The cold hard facts condemned Petrotrin to closure.
This was the statement of Petrotrin chairman Wilfried Espinet while under cross-examination from Senior Counsel Douglas Mendes in the Industrial Court yesterday.
Espinet returned to the witness box as the Oilfield’s Workers Trade Union’s industrial relations offence complaint against Petrotrin continued.
C Mendes is representing the OWTU in the matter.
Espinet was once again asked by Mendes if on the August 12 the board had told the Government the best option was to close Petrotrin.
Espinet denied any such recommendation was made by the board, but a decision was made based on facts before the board on August 15.
The Petrotrin chairman, however, told the court that the cost of needed repairs to the ultra-low sulphur diesel plant and the refinery placed the company in a precarious position.
Repair of the ULSD Plant would have cost $340 million while the refinery would have cost an estimated $1 billion.

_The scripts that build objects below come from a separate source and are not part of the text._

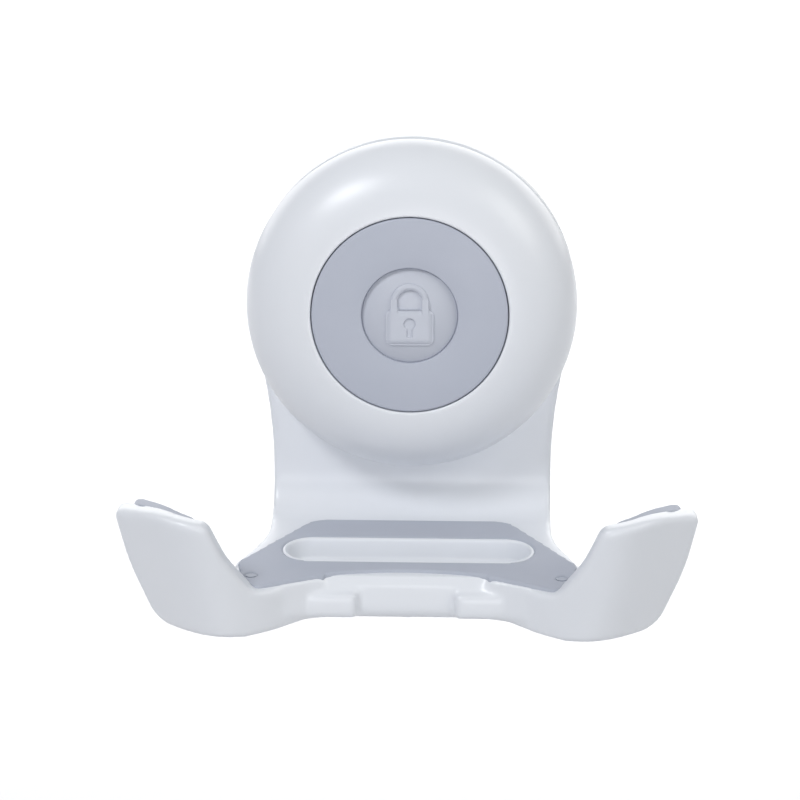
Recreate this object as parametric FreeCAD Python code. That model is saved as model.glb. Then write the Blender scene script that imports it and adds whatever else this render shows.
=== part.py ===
import FreeCAD, Part
import math
import os

# A wall-held padded cradle on a spring-loaded vacuum cup. Millimetres.
# X is to the right, Y towards the wall, Z up. The origin is on the button's axis, in the wall's plane.
# "Out" is a distance from the wall, so a point at out 31 has Y = -31. A "drop" is how far below the axis.

# Overall sizes
button_radius = 28.5
ring_width = 20.5            # the domed ring, from the button to its widest line
ring_out = 16.0              # from the wall to that line
ring_depth = 17.5            # from there to the front face
plate_out = 9.6              # the front face of the round plate behind the ring
shelf_below = 16.9           # from the ring down to the shelf's rear edge
tray_height = 17.9           # from there down to the flat underside
pad_front_out = 59.2         # from the wall to the middle of the shelf pad's front edge
wing_tip_half = 82.6         # half the width over the wings
wing_rise = 17.6             # the wings' highest line, over the shelf's rear edge

# Walls and clearances
plate_wall = 2.6
rim_wall = 3.5
tray_wall = 2.8
dish_wall = 2.4
ring_wall = 2.4
rib = 1.8
rib_space = 22.0
gap = 0.15                   # between pieces that are fastened together
loose_gap = 0.3              # between pieces that move past each other
running_gap = 0.05           # between the plunger and its guide
bite = 0.5                   # how far a piece runs into another that it is moulded with
through = 1.0                # how far a cut runs past the face that it opens
beyond = 200.0               # further than any part of the holder

# Plate and neck
ring_crown = 1.8             # the ring's highest line, inside its bore
ring_undercut = 2.2          # how far the ring draws in where it meets the plate
plate_inset = 0.1            # the plate is this much smaller than the ring
waist_inset = 6.9            # and the neck at its narrowest, on each side
waist_below = 7.0            # from the ring down to there
neck_bow = 1.5               # how far the neck's sides curve in
neck_start = 16.0            # degrees below the horizontal, where the round plate ends
bend_radius = 12.0           # from the plate into the shelf
dish_margin = 5.0            # round the button's flange

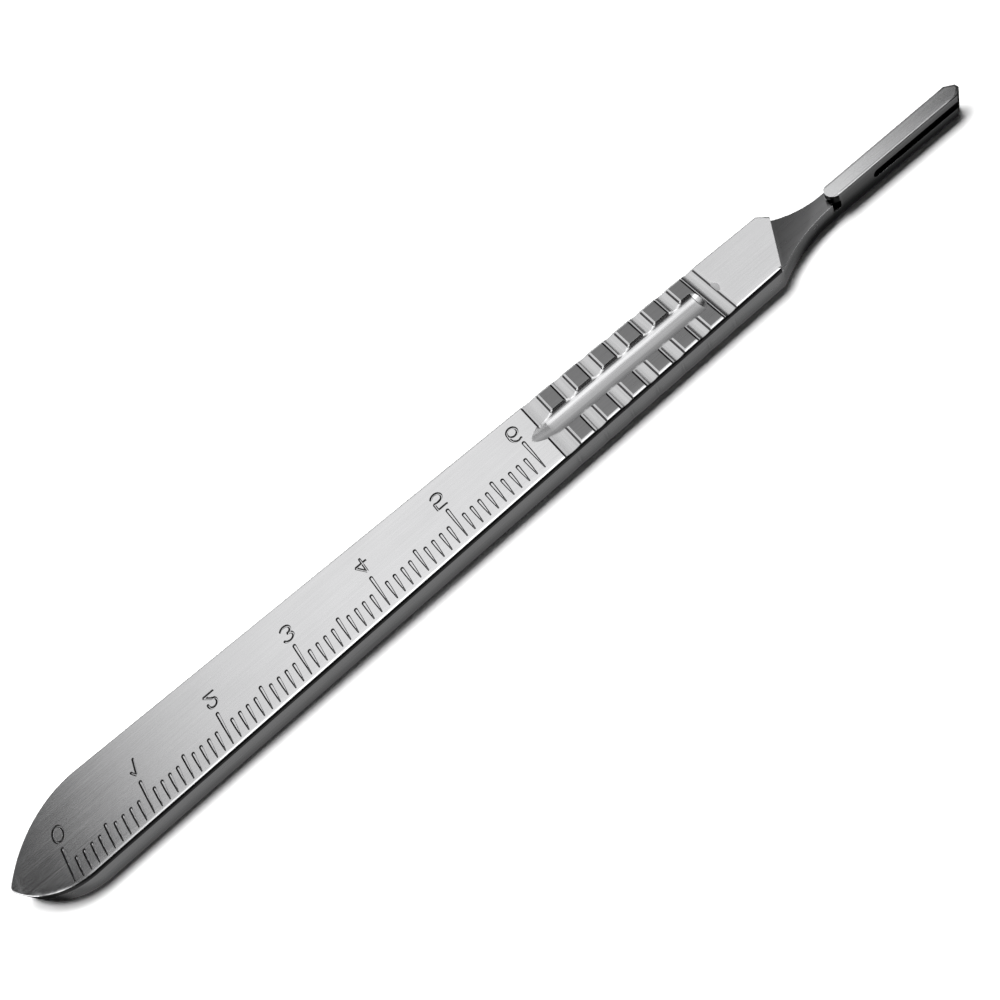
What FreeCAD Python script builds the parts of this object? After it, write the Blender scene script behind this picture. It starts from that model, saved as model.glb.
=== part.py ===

Espinet said it did not come as a shock that repairs were required for the facilities, but the shock came from the cost, which he did not know how to finance.
“There was no decision until we saw the requirement for financing,” Espinet said.
Espinet admitted after the board and Government had come to the realisation that the only viable option was the shut down of the refinery, they did not immediately go back to the OWTU to inform them of the decision.
Espinet, when questioned about this by Mendes, said initially he did not believe he had broken section 40 of the Industrial Relations Act but later admitted to President of the Industrial Relations Court Deborah Thomas- Felix that he was not familiar with section 40 upon her probing.
Permanent Secretary of the Ministry Finance Vishnu Dhanpaul testified after Espinet.
He explained that Petrotrin accounted for an estimated $12 billion or ten per cent of the country’s overall debt.
He said from as far back as 2013, investors had raised more questions about the status of Petrotrin than the sovereign debt of Trinidad and Tobago.
Under cross-examination from Mendes, Dhanpaul revealed that following the announcement of the court matter, Petrotrin’s government guaranteed debt rose from US$230 million to $402 million.
He was adamant that the injunction would have a negative effect on the planned restructuring for Petrotrin, but could not give details as to how the timeline would be affected when questioned by the OWTU’s senior counsel.
Dhanpaul confirmed that Moody’s was told as far back as April that the company was to be restructured into a more feasible company, as the credit rating company continued to hold reservations about the company’s status.
The matter was adjourned to August 13.